大豆の種まきから熟成まで入れると1年8ヶ月後に、やっと味噌を食べることが出来ます。いつも思うのですが、この手づくり味噌の「時間」と「プロセス」は、現代人にとって大切なことだと思っています。
あの大豆
「あの大豆が、こうやって味噌になるんだ。大豆が味噌になることは、知識としては知っていたけど、こうやって自分で種まきからやってみると、なんだかスゲ~って思うよ!」
味噌を仕込みながら、参加者の若い男性は感動してくれました。
僕にとって、その言葉ほど嬉しいことはありません。
日本食の基本である醤油、味噌、豆腐、納豆、油あげ、きなこ等々の原材料である大豆の自給率は5%となってしまい、日本食を支えるためにアメリカ、カナダ、オーストラリア、ブラジル等々、世界中から大豆を輸入しています。
そのブラジルのアマゾンでは、グローバル化したアグリビジネスのために先住民の暮らす原生林が奪われています。
「あの大豆」は、僕らの暮らしと世界が密接に関わっていることを教えてくれます。
種子法廃止
でも、僕も偉そうなことは、全然言えません。
鴨川に暮らすまで、僕は大豆について一切考えたこともありませんでした。
現代社会では、モノのプロセスが見えにくくなっています。
それが、どこから来て、どこへ行くのか、見えにくい構造になっているのです。
まさか、日本食を支える味噌や醤油が海外に依存しているとは、多くの日本人は知りません。
また、これも多くの人が知らないことですが、今年の春から「種子法」が廃止されます。
僕たちの日本食を支えてきた米・麦・大豆。
これらの「主要農産物」を安定供給するために、優良な種子の生産・普及を「国が果たすべき役割」と定めていたのが種子法(主要農産物種子法)です。
しかし、農と食を支える種子法が廃止されると、国が守ってきた「種」が世界のグローバル市場に投げ出され、世界規模でアグリビジネスを展開する巨大な多国籍企業に飲み込まれ、「種」の多様性が失われていく可能性があります。

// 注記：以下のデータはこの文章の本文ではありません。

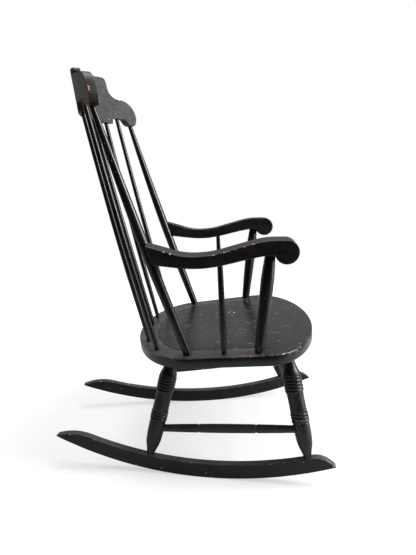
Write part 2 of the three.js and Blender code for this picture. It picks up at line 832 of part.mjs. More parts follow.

農作物をつくる時、1粒は「種取り」のため、1粒は「人が食べる」ため、1粒は鳥や虫達に「分け与えるため」に、農家は3粒の種を蒔くそうです。
昔から農家にとっては、「種取り」が一番重要なのだと集落の人に聞きました。
「種」によって人は生かされてきました。
「種子が消えれば食べ物も消える。そして君も」
これは国際的な種子貯蔵庫の創設に尽力されたスウェーデンの研究者ベント・スコウマン氏のメッセージです。
これからも、「手づくり味噌・醤油の会」では地大豆を育て、長い間それぞれの土地で繋いできた「種」を次世代へ手渡していきたいと思っています。